Fully Morphing Wings
Beyond discrete flaps, researchers are working on seamless morphing wings where the entire trailing edge can flex and change camber. This would eliminate drag from flap gaps and hinge lines, delivering peak aerodynamic efficiency at every flight condition. Such wings would be perfectly suited to the variable energy content of SAFs, as they could continuously tune the wing shape to the exact power setting and fuel flow. The main challenges remain weight, fatigue life, and certification, but several startups (e.g., FlexSys, Actuate) are making progress.
Conclusion
The aviation industry’s path to net-zero emissions relies on a portfolio of solutions, with sustainable aviation fuels at the centre. However, simply blending SAF into existing aircraft ignores the untapped potential of the aircraft itself. Advanced flap technologies offer a highly cost-effective way to close the efficiency gap created by the lower energy density of SAFs while also providing the fuel flexibility that airlines need as supply chains diversify. By enabling adaptive aerodynamics, real-time optimization, and intelligent integration with the fuel system, flaps are evolving from passive lift devices into active enablers of sustainability.

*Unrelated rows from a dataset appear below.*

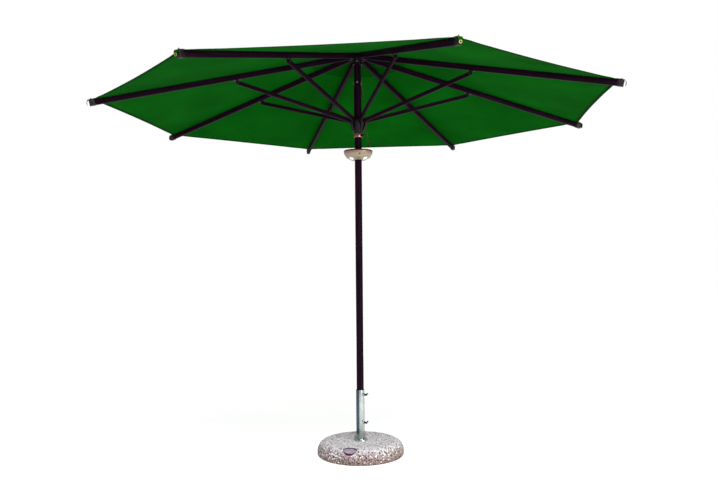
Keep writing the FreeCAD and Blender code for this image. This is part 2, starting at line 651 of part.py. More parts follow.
# bracket pivot relative to the hub pivot, in the rib's upright plane
reach, drop = size("bracket_reach"), size("bracket_drop")
out = reach * math.cos(math.radians(rib_fall)) - drop * math.sin(math.radians(rib_fall))
down = reach * math.sin(math.radians(rib_fall)) + drop * math.cos(math.radians(rib_fall))
link = {"out": out, "drop_to_bracket": down, "span": math.hypot(out, down)}
climb = math.degrees(math.atan2(down, out))

make_foot()
make_mast()
for k in range(RIB_COUNT):
    make_rib(k, rib_fall, f"{rib_length:.6f}")
    make_strut(k, f"{link['span']:.6f}", climb)
    make_gore(k)
make_runner()
make_cord()
make_lamp()
doc.recompute()

print(f"rib falls {rib_fall:.6f} deg, strut climbs {climb:.6f} deg, link {link['span']:.6f} mm")
print(f"runner pivot height {size('hub_pivot_height') - 2 * down:.6f} mm")
faults = [thing.Name for thing in doc.Objects if {"Invalid", "Error"} & set(thing.State)]
faults += [thing.Label for thing in parts if thing.Shape.isNull() or not thing.Shape.isValid()]
if faults:
    raise RuntimeError("failed: " + ", ".join(faults))

os.makedirs("parts", exist_ok=True)
for thing in parts:
    thing.Shape.exportStep(f"parts/{thing.Label}.step")
print(f"{len(parts)} sub-parts written")
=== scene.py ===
import bpy
import json
import math
from mathutils import Matrix, Vector, noise


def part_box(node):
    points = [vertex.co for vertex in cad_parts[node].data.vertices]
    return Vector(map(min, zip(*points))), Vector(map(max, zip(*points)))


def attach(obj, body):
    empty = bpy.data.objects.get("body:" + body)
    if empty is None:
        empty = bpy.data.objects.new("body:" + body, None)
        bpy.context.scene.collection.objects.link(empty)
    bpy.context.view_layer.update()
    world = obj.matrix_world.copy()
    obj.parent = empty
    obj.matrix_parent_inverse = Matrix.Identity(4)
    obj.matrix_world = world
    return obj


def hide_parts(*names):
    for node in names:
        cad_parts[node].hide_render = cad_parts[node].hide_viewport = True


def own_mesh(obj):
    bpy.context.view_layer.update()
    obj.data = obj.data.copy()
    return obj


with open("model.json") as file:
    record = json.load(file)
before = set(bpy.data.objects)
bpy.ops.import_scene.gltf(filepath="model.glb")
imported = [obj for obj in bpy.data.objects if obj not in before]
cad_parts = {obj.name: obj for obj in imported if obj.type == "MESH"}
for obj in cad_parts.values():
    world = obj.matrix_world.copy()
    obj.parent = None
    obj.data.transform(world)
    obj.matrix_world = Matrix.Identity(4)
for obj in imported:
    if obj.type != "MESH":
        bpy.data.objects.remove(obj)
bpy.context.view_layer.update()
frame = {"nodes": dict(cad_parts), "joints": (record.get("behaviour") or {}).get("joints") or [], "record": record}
bpy.ops.object.select_all(action="DESELECT")
joints = {joint["name"]: joint for joint in frame["joints"]}
ribCount = 8
ribPitch = math.radians(360 / ribCount)
up = Vector((0, 0, 1))
print("frame loaded")

# camera: low, in front of the foot and a little to its right, tipped up one degree
viewpoint = {"distance": 4.2177, "height": 1.1583, "turn": 7.05, "tip": 1.093, "roll": -0.0085, "lens": 35.67}


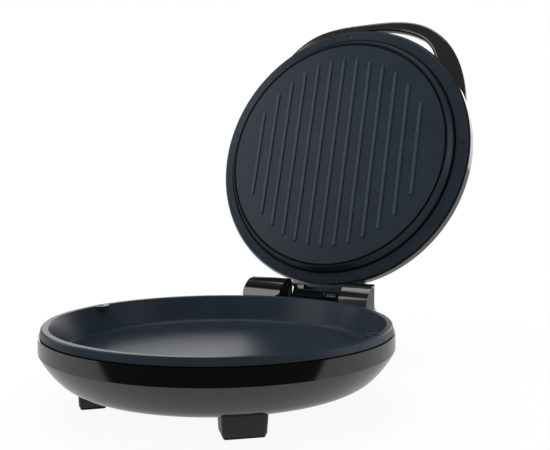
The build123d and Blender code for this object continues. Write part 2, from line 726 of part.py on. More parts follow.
def tower_block(left, right, inset):
    """Tower between two planes across X, inset from its outer skin: round about the hinge axis
    in front, rounded at the back, and with round corners on its outer side."""
    inner_left, inner_right = left + inset, right - inset
    back = tower_back_y - inset
    top = hinge_z + tower_radius - inset
    bottom = rim_height + pod_top
    front = hinge_back - tower_radius + inset
    shoulder = top - tower_back_reach + inset
    with BuildPart() as block:
        with BuildSketch(Plane.YZ.offset(inner_left)):
            with BuildLine():
                Polyline((front, hinge_z), (front, bottom), (back, bottom), (back, shoulder))
                RadiusArc((back, shoulder), (hinge_back, top), -tower_back_reach + inset)
                RadiusArc((hinge_back, top), (front, hinge_z), -tower_radius + inset)
            make_face()
        extrude(amount=inner_right - inner_left)
        # rounded outline from above
        with BuildSketch(Plane.XY.offset(bottom)) as outline:
            with Locations(((inner_left + inner_right) / 2, (front + back) / 2)):
                Rectangle(inner_right - inner_left, back - front)
            outer_corners = outline.vertices().group_by(Axis.X)[-1 if right > 0 else 0].sort_by(Axis.Y)
            fillet(outer_corners[0], radius=tower_front_corner - inset)
            outer_corners = outline.vertices().group_by(Axis.Y)[-1].sort_by(Axis.X)
            fillet(outer_corners[-1 if right > 0 else 0], radius=tower_back_corner - inset)
        extrude(amount=top - bottom, mode=Mode.INTERSECT)
        # and from the front
        with BuildSketch(Plane.XZ.offset(-back)) as face:
            with Locations(((inner_left + inner_right) / 2, (bottom + top) / 2)):
                Rectangle(inner_right - inner_left, top - bottom)
            upper_corners = face.vertices().group_by(Axis.Y)[-1].sort_by(Axis.X)
            fillet(upper_corners[-1 if right > 0 else 0], radius=tower_upper_corner - inset)
        extrude(amount=back - front, mode=Mode.INTERSECT)
    return block.part


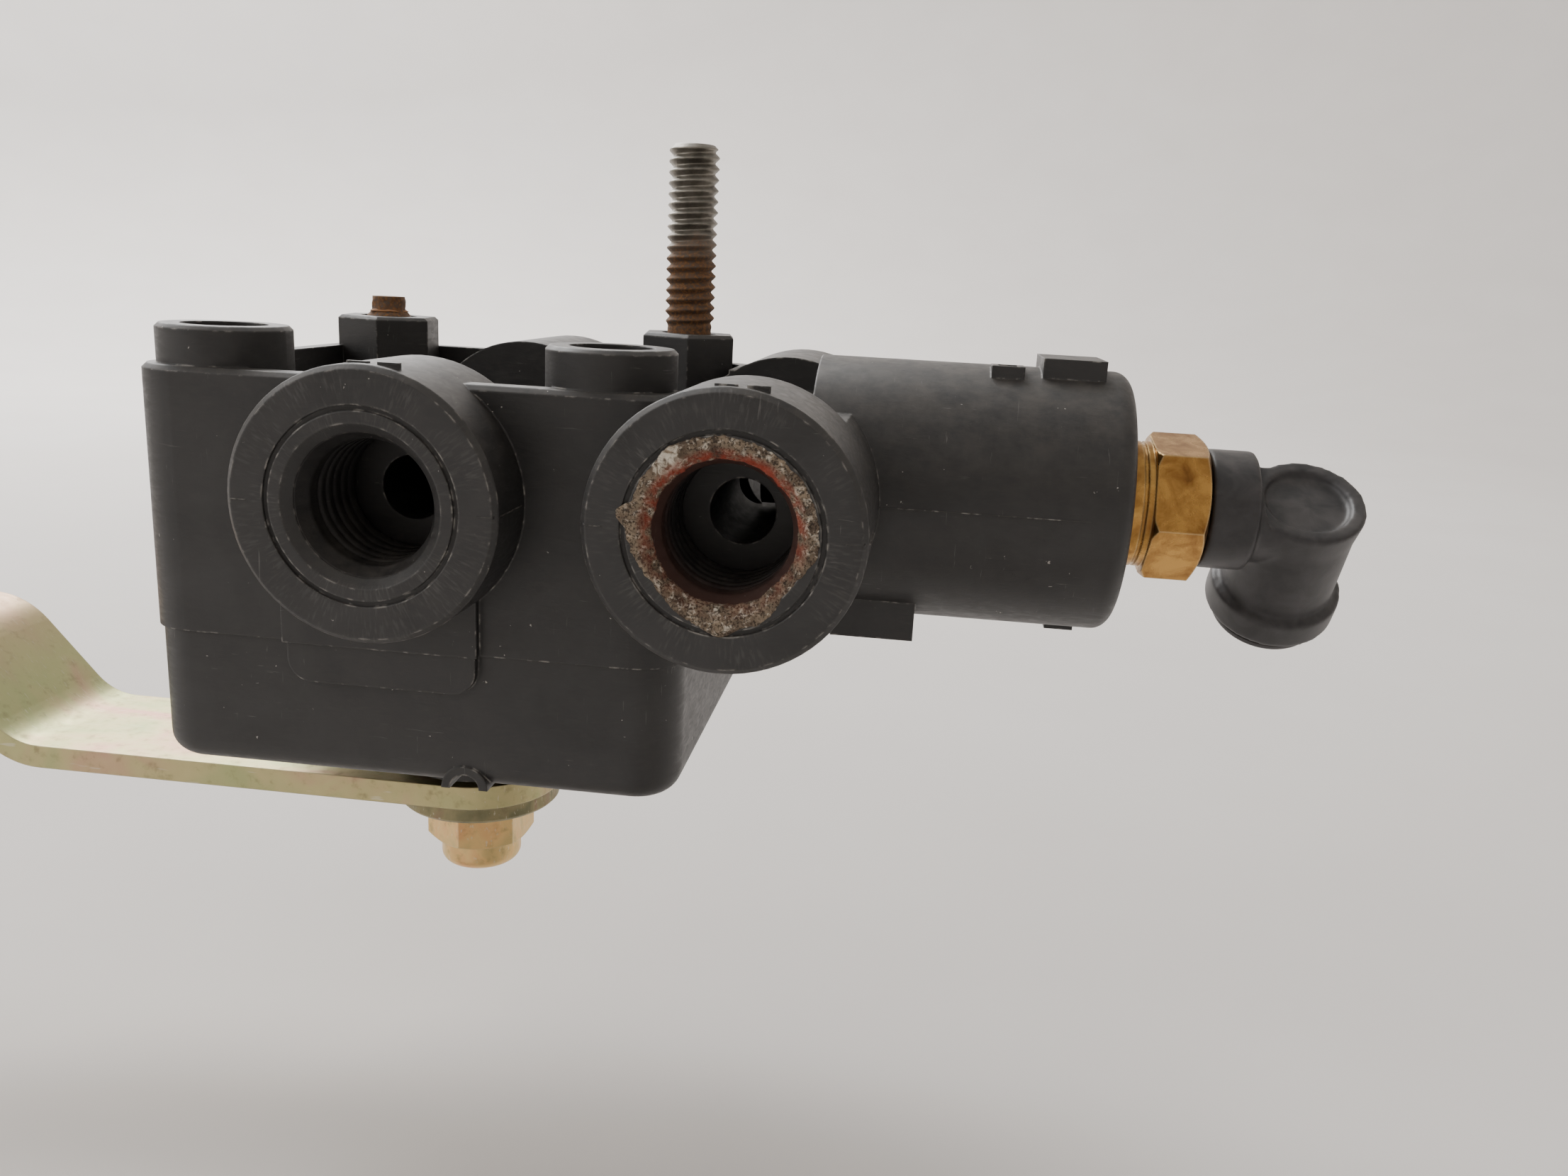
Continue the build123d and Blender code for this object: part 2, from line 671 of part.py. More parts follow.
with BuildPart() as lever:
    # bent strip: its side view, extruded across its width
    with BuildSketch(Plane.XZ.offset(-mid_y)):
        with BuildLine() as lever_line:
            FilletPolyline(*lever_route, radius=lever_bend_r)
        trace(lever_line.line, lever_thickness)
    extrude(amount=lever_width / 2, both=True)
    # round both ends and pierce the holes, seen from above
    with BuildSketch(Plane.XY.offset(lever_z - 2 * lever_thickness)) as lever_plan:
        with Locations(((shaft_x + lever_end_x + lever_width / 2) / 2, mid_y)):
            SlotCenterToCenter(lever_length - lever_width / 2, lever_width)
        with Locations(shaft_at):
            with BuildSketch(mode=Mode.PRIVATE) as flatted_hole:
                Circle(shaft_neck_d / 2 + running)
                Rectangle(shaft_neck_d + 1, shaft_flats + 2 * running, mode=Mode.INTERSECT)
            add(flatted_hole.sketch, mode=Mode.SUBTRACT)
        for i in range(link_hole_count):
            with Locations((lever_end_x + lever_width / 2 + i * link_hole_pitch, mid_y)):
                Circle(link_hole_d / 2, mode=Mode.SUBTRACT)
    extrude(amount=lever_rise + 4 * lever_thickness, mode=Mode.INTERSECT)
write(lever, "lever")

washer_z = lever_z - lever_thickness
nut_z = washer_z - washer_thickness

with BuildPart() as lever_washer:
    with BuildSketch(Plane.XY.offset(washer_z)):
        with Locations(shaft_at):
            Circle(washer_d / 2)
            Circle(shaft_thread_d / 2 + bolt_clearance, mode=Mode.SUBTRACT)
    extrude(amount=-washer_thickness)
    chamfer(lever_washer.faces().sort_by(Axis.Z)[0].outer_wire().edges(), length=0.3)
write(lever_washer, "lever_washer")

insert_height = 2.0

with BuildPart() as lever_nut:
    with BuildSketch(Plane.XY.offset(nut_z)):
        with Locations(shaft_at):
            RegularPolygon(nut_af / 2, 6, major_radius=False, rotation=nut_turn)
    extrude(amount=-nut_hex_height)
    # both ends of the hexagon are turned to a shallow cone
    with BuildSketch(Plane.XZ.offset(-mid_y)):
        corner_r = hex_side_radius(nut_af)
        with BuildLine():
            Polyline(
                (shaft_x, nut_z),
                (shaft_x + corner_r - 1.0, nut_z),
                (shaft_x + corner_r, nut_z - 0.5),
                (shaft_x + corner_r, nut_z - nut_hex_height + 0.5),
                (shaft_x + corner_r - 1.0, nut_z - nut_hex_height),
                (shaft_x, nut_z - nut_hex_height),
                close=True,
            )
        make_face()
    revolve(axis=Axis((shaft_x, mid_y, 0), (0, 0, 1)), mode=Mode.INTERSECT)
    with BuildSketch(Plane.XY.offset(nut_z - nut_hex_height)):
        with Locations(shaft_at):
            Circle(nut_collar_d / 2)
    extrude(amount=-(nut_height - nut_hex_height))
    fillet(lever_nut.faces().sort_by(Axis.Z)[0].edges(), radius=1.3)
    with BuildSketch(Plane.XY.offset(nut_z)):
        with Locations(shaft_at):
            Circle(shaft_thread_d / 2)
    extrude(amount=-nut_height, mode=Mode.SUBTRACT)
    with BuildSketch(Plane.XY.offset(nut_z - nut_height + 0.6)):
        with Locations(shaft_at):
            Circle(shaft_thread_d / 2 + 0.9)
    extrude(amount=insert_height, mode=Mode.SUBTRACT)
write(lever_nut, "lever_nut")

with BuildPart() as lever_nut_insert:
    with BuildSketch(Plane.XY.offset(nut_z - nut_height + 0.6)):
        with Locations(shaft_at):
            Circle(shaft_thread_d / 2 + 0.9)
            Circle(shaft_thread_d / 2, mode=Mode.SUBTRACT)
    extrude(amount=insert_height)
write(lever_nut_insert, "lever_nut_insert")

# ================================================================ inlet check valve, rear left port
check_start_y = rear_port_y - port_thread_depth
screen_thickness = 0.6
screen_pitch = 1.3
check_seat_length = 2.5
poppet_d = 7.4
poppet_length = 3.0
poppet_gap = 0.1
check_floor_y = check_start_y - check_bore_depth
check_seat_y = check_start_y - screen_thickness
poppet_front_y = check_seat_y - check_seat_length - poppet_gap
poppet_back_y = poppet_front_y - poppet_length
left_port_at = (port_left_x, port_axis_z)

with BuildPart() as inlet_screen:
    with BuildSketch(xz(check_start_y)):
        with Locations(left_port_at):
            Circle(check_bore_d / 2)
            with GridLocations(screen_pitch, screen_pitch, 5, 5):
                Rectangle(screen_pitch - 0.6, screen_pitch - 0.6, mode=Mode.SUBTRACT)
    extrude(amount=screen_thickness)
write(inlet_screen, "inlet_screen")

with BuildPart() as check_seat:
    with BuildSketch(xz(check_seat_y)):
        with Locations(left_port_at):
            Circle(check_bore_d / 2)
            Circle(2.4, mode=Mode.SUBTRACT)
    extrude(amount=check_seat_length)
write(check_seat, "check_seat")

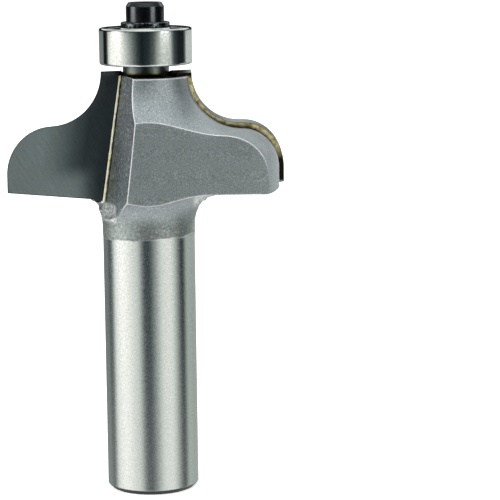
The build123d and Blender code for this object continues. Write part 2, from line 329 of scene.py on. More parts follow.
chatter = noise_of(tree, place, 0.5, 2.0, Distortion=1.0)
from_centre = add(
    tree,
    "ShaderNodeCombineXYZ",
    {
        "X": maths(tree, "SUBTRACT", from_middle, ARC_CENTRE_OUT),
        "Z": maths(tree, "SUBTRACT", height, ARC_CENTRE_UP),
    },
)
round_centre = add(tree, "ShaderNodeVectorMath", {0: from_centre}, operation="LENGTH")
uneven = maths(tree, "MULTIPLY_ADD", chatter, ARC_UNEVENNESS, round_centre)
arcs = maths(tree, "PINGPONG", uneven, ARC_SPACING)
arcs = add(
    tree,
    "ShaderNodeMapRange",
    {"Value": arcs, "From Max": ARC_SPACING, "To Min": 0.34, "To Max": 0.66},
)
arcs = blend(tree, in_corner, arcs, chatter, "FLOAT")
milled_and_highlit = ramp(tree, arcs, [(0.35, "#a9b0af"), (0.5, "#f0f3f1"), (0.62, "#ffffff")])
print("arcs from light to dark in", round(ARC_SPACING / MM, 2), "mm")

# %% [markdown]
# The walls of the gullets, where the chips run, keep rougher, darker milled steel with bright
# specks. They look along the wings and lie near the axis, so the way a surface faces and its
# distance tell them from the rest.

# %% The gullet walls
WALL_FACING = (0.97, 0.25, 0.0)
WALL_REACH_MM = 9.0

squareness = length_along(tree, coordinates.outputs["Normal"], WALL_FACING)
like_wall = add(tree, "ShaderNodeMapRange", {"Value": squareness, "From Min": 0.93, "From Max": 0.96})
reach = maths(tree, "ABSOLUTE", along_face)
near_axis = zone(tree, (reach, WALL_REACH_MM, WALL_REACH_MM - 1), (height, 38.2, 38.6))
on_wall = maths(tree, "MULTIPLY", like_wall, near_axis)
wall = ramp(tree, pits, [(0.34, "#656d70"), (0.5, "#979fa2"), (0.6, "#b4bbbf"), (0.66, "#f6f8f8")])
print("gullet walls reach", WALL_REACH_MM, "mm out")

# %% [markdown]
# The shoulder under the bearing is only turned. Its foot lies in the bearing's shade and is painted
# nearly black, and above it a painted olive-brown reflection fades out. Bare steel shows above.
# The shank is ground. That leaves it bright, with scratches too fine for the picture, so a speckle
# of about a fifth of a millimetre stands for them and softens what the steel reflects.

# %% The shoulder's painted shade and the ground shank
FOOT_SHADE_STARTS_MM = 57.6
FOOT_SHADE_ENDS_MM = 58.9

foot_shade = zone(tree, (height, FOOT_SHADE_STARTS_MM, FOOT_SHADE_ENDS_MM))
shaded_shoulder = ramp(tree, foot_shade, [
    (0.0, "#2a2b30"), (0.08, "#2c2d2e"), (0.18, "#54532f"),
    (0.4, "#7e7b54"), (0.6, "#737b7e"), (1.0, "#6c7577"),
])
on_shoulder = zone(tree, (height, 57.58, 57.64))

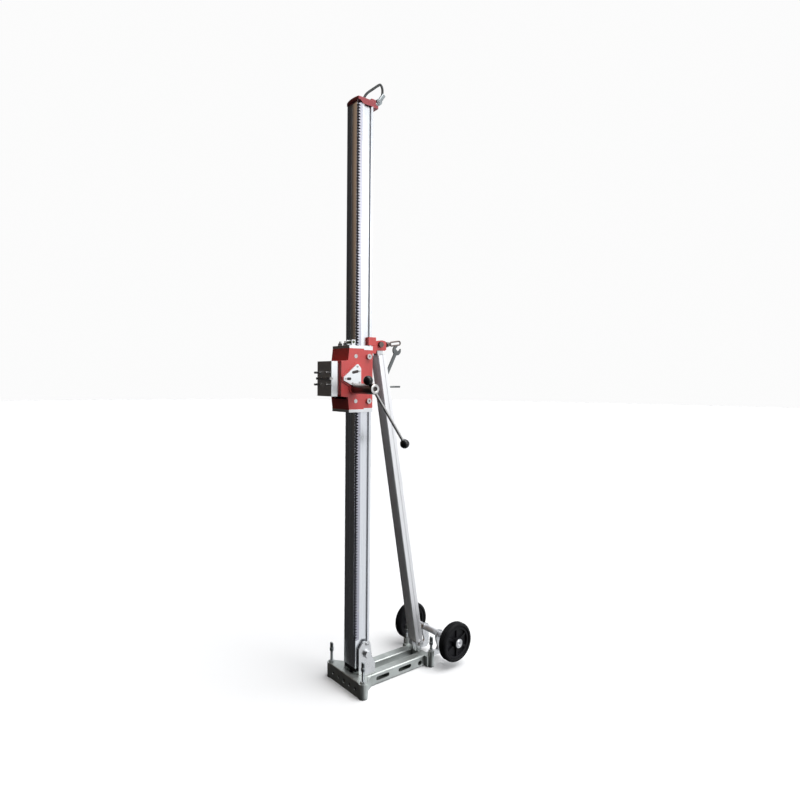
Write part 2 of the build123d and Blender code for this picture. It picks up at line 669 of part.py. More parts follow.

The evidence from flight tests and research programmes is clear: a 1–2% aerodynamic improvement from smarter flaps can completely neutralise the range penalty of a 50% SAF blend. As the price of SAFs decreases and availability increases, airlines that have invested in flap retrofit or next-generation wing designs will be best positioned to capture these benefits. Continued investment in morphing surfaces, AI control, and digital twins will ensure that flap technologies remain a cornerstone of sustainable aviation for decades to come.
For stakeholders across the value chain — from fuel producers and airframers to airlines and regulators — the message is that decarbonisation is not solely a fuel chemistry challenge. It is also an aerodynamics and systems integration challenge. And the flap, often overlooked, is proving to be one of the most powerful levers we have.